I think the gray green color would be an excellent interior paint color. I suppose “Lichen Gray” would probably not be a big seller.
The subtle bluish-purple petals of Chicory delight the eye. If you can identify the insect, please let us know in the comments section. I looked at hundreds of photos of bees and wasps and didn’t see an exact match. Chicory, intermingled with Queen Anne’s Lace, edging back roads is one of many reasons I am grateful to live in Wisconsin.
The texture and artistry in the leaves on the underside of this Sunflower intrigued me more than the blossom itself. A kind and thoughtful person gave me a bouquet of colorful blooms. Sunflowers will be blooming in late summer in the Horicon Marsh area. If you traveled here this week, you would have seen this,
I shot the Sunflower photo by a window for side lighting and used a floor lamp for overhead lighting. I wanted more light on the underside of the blossom. My “real” reflector was too large for my set up. Aluminum foil wrapped around a piece of cardboard and taped to the back bounced light from the floor lamp up underneath the Sunflower. The result was more even lighting. Little post processing was needed.

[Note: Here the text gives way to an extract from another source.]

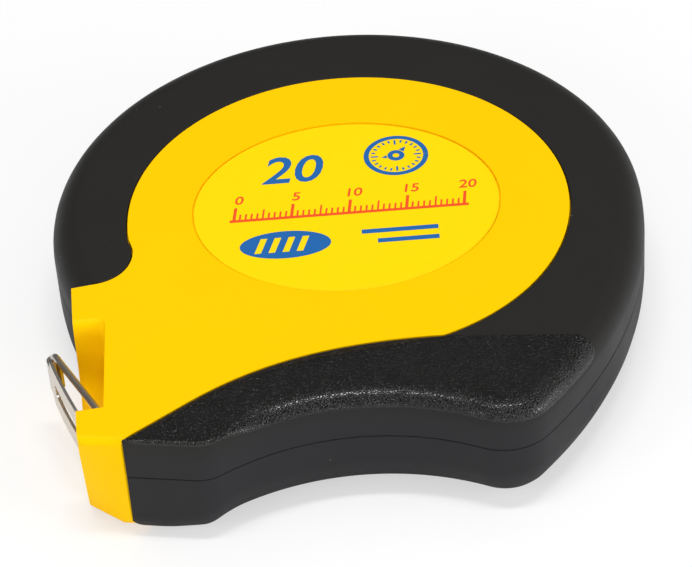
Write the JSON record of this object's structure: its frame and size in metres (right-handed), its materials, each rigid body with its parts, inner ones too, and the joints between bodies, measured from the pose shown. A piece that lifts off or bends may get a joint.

The handy Wimberley Plamp was used to demonstrate the set up. One end has a sturdy clamp that can be used on most tripods. You can also clamp it to other objects. The other end has a lighter clamp that can be used to hold plants still for macro photography. It spins 360 degrees and has a rubber cushion to protect the object it is holding. It only holds lighter items. Tension on the larger clamp can be adjusted by turning a screw. The arm can be moved in any direction. When you need three hands, the Wimberley Plamp may be just the help you are looking for.
I hope to be taking my Wimberley Plamp and reflector outside soon to photograph cheery spring blossoms at the Horicon Marsh.